━━ Available records ━━

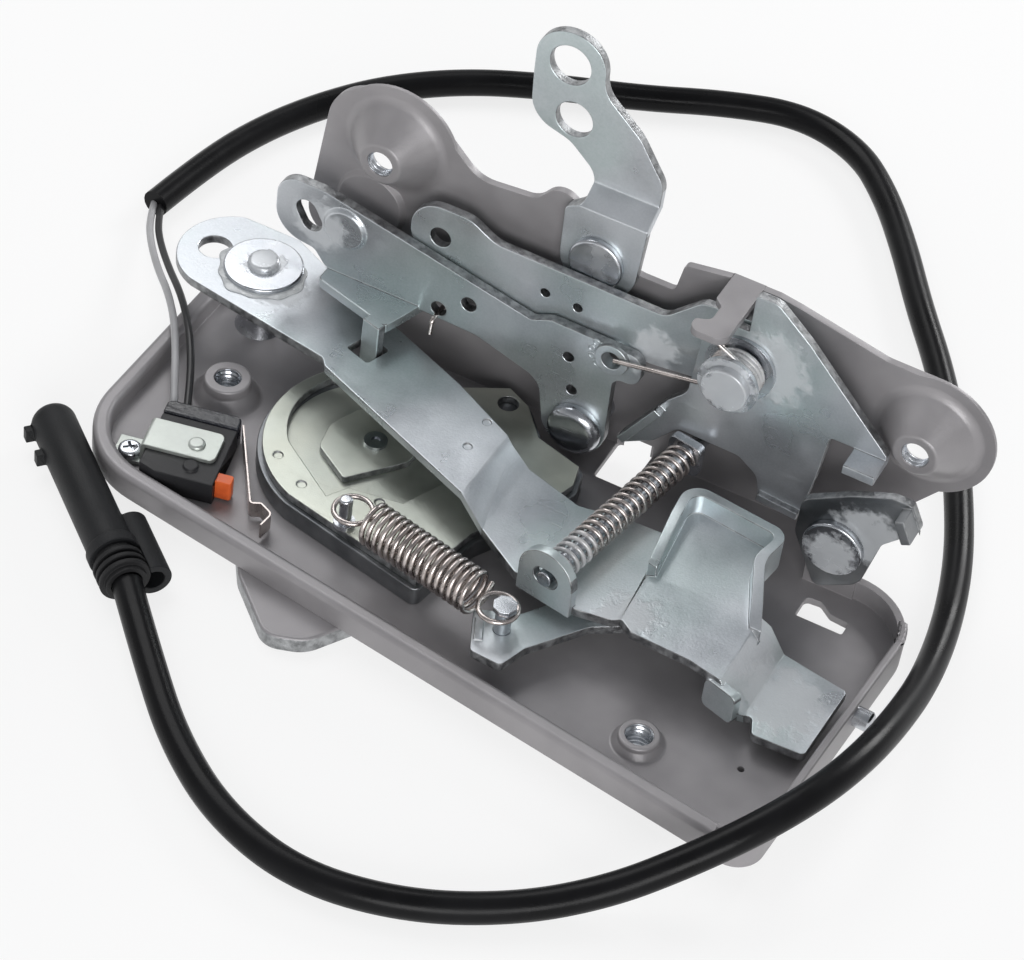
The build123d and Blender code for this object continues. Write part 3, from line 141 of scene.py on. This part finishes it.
# broad clouds, fine grain and long faint scratches, all on object coordinates in metres
surfaceGroup, groupIn, groupOut = newGroup(
    "surfaceMarks",
    [("Cloud size", 45.0), ("Grain size", 2600.0)],
    [("Cloud", "NodeSocketFloat"), ("Grain", "NodeSocketFloat"), ("Scratch", "NodeSocketFloat"),
     ("Tint", "NodeSocketFloat")],
)
markLook = {
    "cloudSpan": (0.35, 0.65),
    "scratchTurn": (0.0, 0.0, 0.5),
    "scratchScale": (60.0, 1500.0, 900.0),
    "scratchSpan": (0.6, 0.78),
    "tintShift": (0.31, 0.17, 0.05),
    "tintScale": 28.0,
    "tintSpan": (0.42, 0.6),
}
place = surfaceGroup.nodes.new("ShaderNodeTexCoord").outputs["Object"]
cloud = addNoise(surfaceGroup, place, groupIn.outputs["Cloud size"])
cloud = spread(surfaceGroup, cloud, *markLook["cloudSpan"])
grain = addNoise(surfaceGroup, place, groupIn.outputs["Grain size"], 2.0, 0.6)
stretch = surfaceGroup.nodes.new("ShaderNodeMapping")
stretch.inputs["Rotation"].default_value = markLook["scratchTurn"]
stretch.inputs["Scale"].default_value = markLook["scratchScale"]
surfaceGroup.links.new(place, stretch.inputs["Vector"])
scratch = addNoise(surfaceGroup, stretch.outputs["Vector"], 1.0, 4.0, 0.7)
scratch = spread(surfaceGroup, scratch, *markLook["scratchSpan"])
shift = surfaceGroup.nodes.new("ShaderNodeMapping")
shift.inputs["Location"].default_value = markLook["tintShift"]
surfaceGroup.links.new(place, shift.inputs["Vector"])
tint = addNoise(surfaceGroup, shift.outputs["Vector"], markLook["tintScale"], 2.0)
tint = spread(surfaceGroup, tint, *markLook["tintSpan"])
for label, value in (("Cloud", cloud), ("Grain", grain), ("Scratch", scratch), ("Tint", tint)):
    surfaceGroup.links.new(value, groupOut.inputs[label])

# how much of a smear of grease lies at a point: 1 at its middle, broken up by noise toward its rim
smearLook = {
    "patchScale": 320.0,
    "patchSpan": (0.28, 0.5),
    "rimSpan": (0.0, 0.1),
    "tone": (0.56, 0.58, 0.60),
    "strength": 0.7,
    "bump": 3.0,
}
smearGroup, groupIn, groupOut = newGroup(
    "greaseSmear", [("X", 0.0), ("Y", 0.0), ("Z", 0.0), ("Radius", 0.01)], [("Amount", "NodeSocketFloat")])
middle = smearGroup.nodes.new("ShaderNodeCombineXYZ")
for axis in "XYZ":
    smearGroup.links.new(groupIn.outputs[axis], middle.inputs[axis])
here = smearGroup.nodes.new("ShaderNodeTexCoord").outputs["Object"]
away = smearGroup.nodes.new("ShaderNodeVectorMath")
away.operation = "DISTANCE"
smearGroup.links.new(here, away.inputs[0])
smearGroup.links.new(middle.outputs[0], away.inputs[1])
share = addMath(smearGroup, "DIVIDE", away.outputs["Value"], groupIn.outputs["Radius"])
near = addMath(smearGroup, "SUBTRACT", 1.0, share)
patches = addNoise(smearGroup, here, smearLook["patchScale"], 4.0, 0.6)
patchy = addMath(smearGroup, "ADD", near, addMath(smearGroup, "SUBTRACT", patches, 0.5))
patchy = spread(smearGroup, patchy, *smearLook["patchSpan"])
amount = addMath(smearGroup, "MULTIPLY", patchy, spread(smearGroup, near, *smearLook["rimSpan"]))
smearGroup.links.new(amount, groupOut.inputs["Amount"])

# middle and radius of each smear, by the material that carries it
smears = {
    "zinc_steel": [
        (0.1255, 0.026, 0.058, 0.016), (0.160, -0.0235, 0.0135, 0.016), (0.001, 0.0225, 0.0245, 0.010),
        (0.1275, 0.0277, 0.0578, 0.013), (0.0077, 0.0275, 0.0452, 0.011), (0.0965, 0.028, 0.047, 0.010),
        (0.121, -0.0266, 0.0185, 0.012),
    ],
    "pin_steel": [
        (-0.0064, 0.027, 0.026, 0.008), (0.119, 0.020, 0.0565, 0.012), (0.1528, 0.017, 0.022, 0.010),
    ],
    "spring_steel": [(0.1225, 0.022, 0.060, 0.012), (0.1025, -0.022, 0.026, 0.012)],
    "dark_steel": [(0.160, 0.018, 0.030, 0.014)],
}


def makeMaterial(name, look):
    # A material from its look: two tones, a tint, roughness span, metal, bump and coat.
    material = bpy.data.materials.new(name)
    material.use_nodes = True
    tree = material.node_tree
    shader = tree.nodes["Principled BSDF"]
    marks = tree.nodes.new("ShaderNodeGroup")
    marks.node_tree = surfaceGroup
    marks.inputs["Cloud size"].default_value = look.get("cloud", 45.0)
    marks.inputs["Grain size"].default_value = look.get("grain", 2600.0)
    colour = addMix(tree, marks.outputs["Cloud"], look["dark"], look["light"])
    tintAmount = addMath(tree, "MULTIPLY", marks.outputs["Tint"], look.get("tintAmount", 0.0))
    colour = addMix(tree, tintAmount, colour, look.get("tint", look["light"]))
    fleck = spread(tree, marks.outputs["Grain"], 0.3, 0.7)
    fleck = addMath(tree, "MULTIPLY", fleck, look.get("fleck", 0.1))
    colour = addMix(tree, fleck, colour, look.get("fleckColour", look["light"]))
    low, high = look["rough"]
    wear = addMath(tree, "MULTIPLY", marks.outputs["Scratch"], look.get("scratch", 0.15))
    rough = addMath(tree, "ADD", addMath(tree, "MULTIPLY", marks.outputs["Cloud"], high - low), low)
    rough = addMath(tree, "ADD", rough, wear)
    dip = addMath(tree, "MULTIPLY", marks.outputs["Scratch"], -0.6)
    height = addMath(tree, "ADD", marks.outputs["Grain"], dip)
    shader.inputs["Metallic"].default_value = look.get("metal", 0.0)
    covered = 0.0
    for spot in smears.get(name, []):
        smear = tree.nodes.new("ShaderNodeGroup")
        smear.node_tree = smearGroup
        for socket, value in zip(smear.inputs, spot):
            socket.default_value = value
        covered = addMath(tree, "MAXIMUM", covered, smear.outputs["Amount"])
    if name in smears:
        covered = addMath(tree, "MULTIPLY", covered, smearLook["strength"])
        colour = addMix(tree, covered, colour, smearLook["tone"])
        height = addMath(tree, "ADD", height, addMath(tree, "MULTIPLY", covered, smearLook["bump"]))
        bare = addMath(tree, "SUBTRACT", 1.0, covered)
        tree.links.new(addMath(tree, "MULTIPLY", bare, look.get("metal", 0.0)), shader.inputs["Metallic"])
    tree.links.new(colour, shader.inputs["Base Color"])
    tree.links.new(rough, shader.inputs["Roughness"])
    shader.inputs["Coat Weight"].default_value = look.get("coat", 0.0)
    shader.inputs["Coat Roughness"].default_value = 0.15
    shader.inputs["Specular IOR Level"].default_value = look.get("shine", 0.5)
    bump = tree.nodes.new("ShaderNodeBump")
    bump.inputs["Strength"].default_value = look.get("bump", 0.1)
    bump.inputs["Distance"].default_value = look.get("bumpDepth", 0.0002)
    tree.links.new(height, bump.inputs["Height"])
    tree.links.new(bump.outputs["Normal"], shader.inputs["Normal"])
    return material


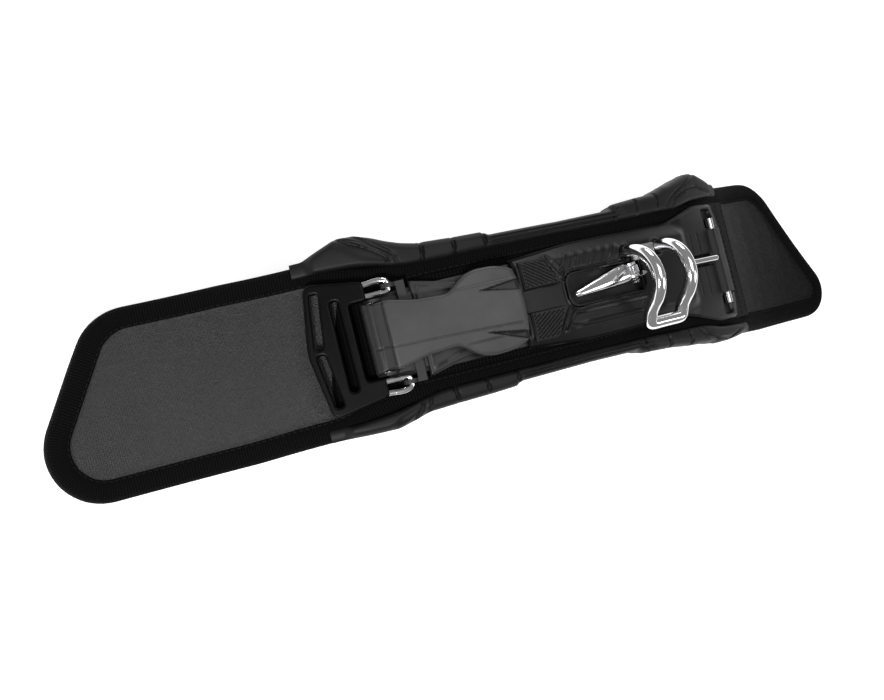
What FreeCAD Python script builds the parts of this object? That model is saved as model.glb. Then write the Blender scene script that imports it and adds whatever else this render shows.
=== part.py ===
import FreeCAD, Part
import math
import os
import types

import Sketcher
from FreeCAD import Placement, Rotation, Vector

# A kite or windsurf harness spreader bar on its foam waist pad, lying on its two wing tips.
# +X runs along the bar towards the hook, +Y to the pad's long-rail side, +Z out of the bar.
# "along" is the distance along the arch from its crest, "height" the distance out of the
# pad's top face. Origin: on the ground, below the centre of the bounding box.

SIZES = {
    # arch of the pad's top face: a crowned middle, two flares and two flat tips
    "arch_radius": 305.0,
    "flare_radius": 204.0,
    "arch_half_angle": 32.65,
    "crest_height": 94.43,
    "centre_shift": 14.85,
    "side_shift": -4.15,
    # soft layers
    "foam_thick": 12.0,
    "liner_thick": 2.0,
    "skin_thick": 1.2,
    "wing_half_width": 52.5,
    "waist_half_width": 41.5,
    "waist_half_length": 155.0,
    "wing_root": 161.0,
    "left_tip_long": 322.5,
    "left_tip_short": 258.7,
    "right_tip_long": 283.7,
    "right_tip_short": 221.5,
    "left_round_long": 31.0,
    "left_round_short": 32.0,
    "right_round_long": 20.0,
    "right_round_short": 34.0,
    "border_width": 13.0,
    "left_panel_end": 150.0,
    "right_panel_end": 153.0,
    # webbing sewn across the root of the right wing
    "seam_start": 142.0,
    "seam_end": 168.0,
    "seam_thick": 1.4,
    "seam_width": 72.0,
    # side rails
    "rail_low": -13.9,
    "rail_high": 5.0,
    "rail_lip": 36.0,
    "rail_lip_end": 39.4,
    "rail_half_length": 152.8,
    "rail_waist": 44.0,
    "rail_bulge_upper": 60.2,
    "rail_bulge_lower": 51.8,
    "rail_end_upper": 52.0,
    "rail_end_lower": 51.0,
    # spreader plate
    "plate_low": 1.3,
    "plate_thick": 2.0,
    "plate_left": 126.5,
    "plate_right": 139.0,
    "plate_half_width": 24.0,
    "plate_corner": 6.0,
    # lever, its base and its crank
    "pivot_along": -121.0,
    "pivot_height": 11.2,
    "pivot_pin_radius": 2.5,
    "running_gap": 0.05,
    "barrel_radius": 6.2,
    "barrel_half_width": 19.3,
    "lever_low": 8.9,
    "lever_high": 16.6,
    "lever_end": -41.5,
    "lever_waist": 14.7,
    "lever_flare": 24.8,
    "lever_tip_half": 20.6,
    "link_along": -110.0,
    "link_height": 7.7,
    "link_ear_radius": 4.1,
    "ear_inner": 26.2,
    "ear_outer": 28.6,
    "crank_low": 5.9,
    "crank_left": -105.8,
    "crank_right": -101.0,
    "base_low": 3.3,
    "base_floor": 5.5,
    "base_left": -127.0,
    "base_right": -66.0,
    "base_wide": 27.0,
    "base_narrow": 19.0,
    "base_step": -99.0,
    "base_neck": 21.3,
    "cheek_inner": 19.6,
    "cheek_outer": 21.3,
    # ladder buckle and its two steel loops, in the frame of the latch
    "latch_along": -135.0,
    "buckle_low": 3.3,
    "buckle_high": 9.7,
    "buckle_left": -26.5,
    "buckle_outer_left": -20.5,
    "buckle_bar": 2.0,
    "buckle_right": 12.5,
    "buckle_half_left": 38.5,
    "buckle_half_right": 32.9,
    "notch_half": 21.8,
    "slot_width": 5.0,
    "slot_long": 51.0,
    "slot_short": 30.0,
    "slot_long_at": -5.6,
    "slot_short_inner": -19.6,
    "slot_short_outer": -15.6,
    "slot_gap": 1.9,
    "loop_rod": 1.7,
    "loop_inner": 24.2,
    "loop_outer": 30.6,
    "loop_corner": 2.2,
    "loop_left": 5.0,
    # cover
    "cover_low": 3.4,
    "cover_high": 10.4,
    "cover_tail": 5.6,
    "cover_left": -39.0,
    "cover_step": 92.0,
    "cover_right": 140.5,
    "cover_half_left": 26.0,
    "cover_half_mid": 29.0,
    "cover_half_right": 38.0,
    "bevel_inner": 20.5,
    "bevel_foot": 4.6,
    "tray_left": -10.5,
    "tray_right": 46.0,
    "tray_low_side": -9.0,
    "tray_high_side": 11.0,
    "tray_floor": 4.4,
    "tray_round": 6.0,
    "tray_wall": 0.8,
    "grip_top": 11.2,
    "grip_floor": 9.4,
    "grip_inset": 2.5,
    "spine_half": 6.5,
    "window_inner": 21.5,
    "window_outer": 34.5,
    "window_left": 123.0,
    "window_right": 136.5,
    # hook, in the frame of its middle
    "hook_along": 47.5,
    "hook_rod": 4.0,
    "hook_half": 13.5,
    "hook_foot_side": 15.7,
    "hook_rise": 15.3,
    "hook_bend": 17.7,
    "hook_slope_end": 22.3,
    "hook_tip_side": 28.6,
    "hook_tip_height": 16.7,
    "hook_corner": 6.0,
    "foot_clear": 0.4,
    # lock finger, in its own frame
    "finger_along": 37.0,
    "finger_side": 4.8,
    "finger_height": 10.2,
    "finger_turn": 8.7,
    "finger_length": 47.0,
    "finger_base_radius": 4.5,
    "finger_tip_radius": 1.6,
    "finger_eye_radius": 4.3,
    "finger_eye_width": 5.0,
    "finger_pin_radius": 1.5,
    "clevis_ear": 1.6,
    "clevis_gap": 0.3,
    # release pin, in its own frame
    "release_along": 84.0,
    "release_side": 2.0,
    "release_height": 6.4,
    "release_radius": 1.9,
    "release_left": -40.5,
    "release_right": 39.2,
    "release_bore": 2.0,
    "spring_room": 2.9,
    "spring_left": -16.0,
    "spring_right": -2.0,
    # fixed webbing bar
    "bar_along": 131.0,
    "bar_height": 6.1,
    "bar_radius": 2.5,
    "bar_half_length": 28.0,
    # fasteners
    "screw_radius": 1.5,
    "screw_head": 2.8,
    "screw_top": 8.4,
    "head_thick": 1.2,
    "rivet_radius": 1.6,
    "rivet_top": 12.5,
}

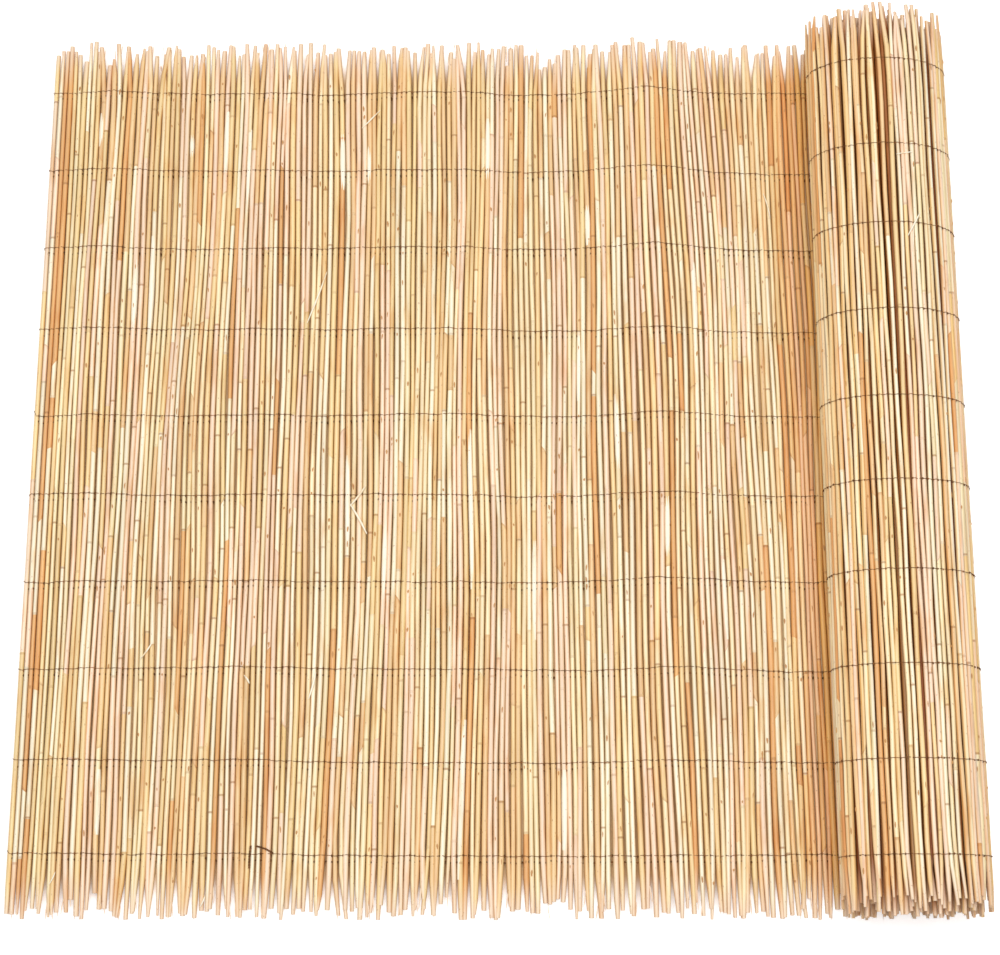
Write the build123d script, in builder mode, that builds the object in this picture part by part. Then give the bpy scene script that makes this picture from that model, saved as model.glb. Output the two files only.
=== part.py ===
from build123d import *
import math
import os
import random

# Reed screening, one metre high, partly unrolled: a flat run of reeds laid side by side and
# stitched by rows of wire, which passes under its own roll and climbs round it from the right.
# X runs from the free edge to the roll, Y runs along the reeds, and Z is up from the floor.
# The origin is on the floor under the middle of the whole piece. Sizes are in millimetres.

os.makedirs("parts", exist_ok=True)
random.seed(11)

# Reeds, from the thickest down to a share of its diameter, with ends that don't line up: the
# length is the longest reed's, and either end falls short of it by up to the ragged end
reed_length = 1012.0
reed_diameter = 6.0
thinnest_share = 0.75
reed_gap = 0.5
ragged_end = 24.0
reed_sides = 8
reeds_per_bay = 28

# Stitching: a face wire and a back wire in each row, the back one set a little nearer, and all
# the rows a little beyond the middle of the reeds
wire_diameter = 0.8
wire_rows = 10
row_spacing = 97.2
row_shift = 4.0
back_wire_shift = 6.5
seat = 0.3
wire_sag = 0.3
longest_span = 60.0

# Flat run: its length from the free edge to the line where the roll meets the floor, and its
# ripples, each with its place from the free edge, its height and its reach to either side
flat_length = 950.0
ripples = ((65, 9, 45), (258, 7, 45), (385, 6, 45), (478, 8, 45), (702, 20, 52))

# Roll: sagged to an oval, with the hole left in its middle
roll_width = 157.6
roll_height = 111.4
bore_width = 48.0
bore_height = 20.0
flute_depth = 1.3
bends_per_turn = 24
end_groove_depth = 8.0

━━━

Direction: Return exactly the lines from the line that has "What FreeCAD Python" to the line that has "# pad's top", both of them included.

Final result:
What FreeCAD Python script builds the parts of this object? That model is saved as model.glb. Then write the Blender scene script that imports it and adds whatever else this render shows.
=== part.py ===
import FreeCAD, Part
import math
import os
import types

import Sketcher
from FreeCAD import Placement, Rotation, Vector

# A kite or windsurf harness spreader bar on its foam waist pad, lying on its two wing tips.
# +X runs along the bar towards the hook, +Y to the pad's long-rail side, +Z out of the bar.
# "along" is the distance along the arch from its crest, "height" the distance out of the
# pad's top face. Origin: on the ground, below the centre of the bounding box.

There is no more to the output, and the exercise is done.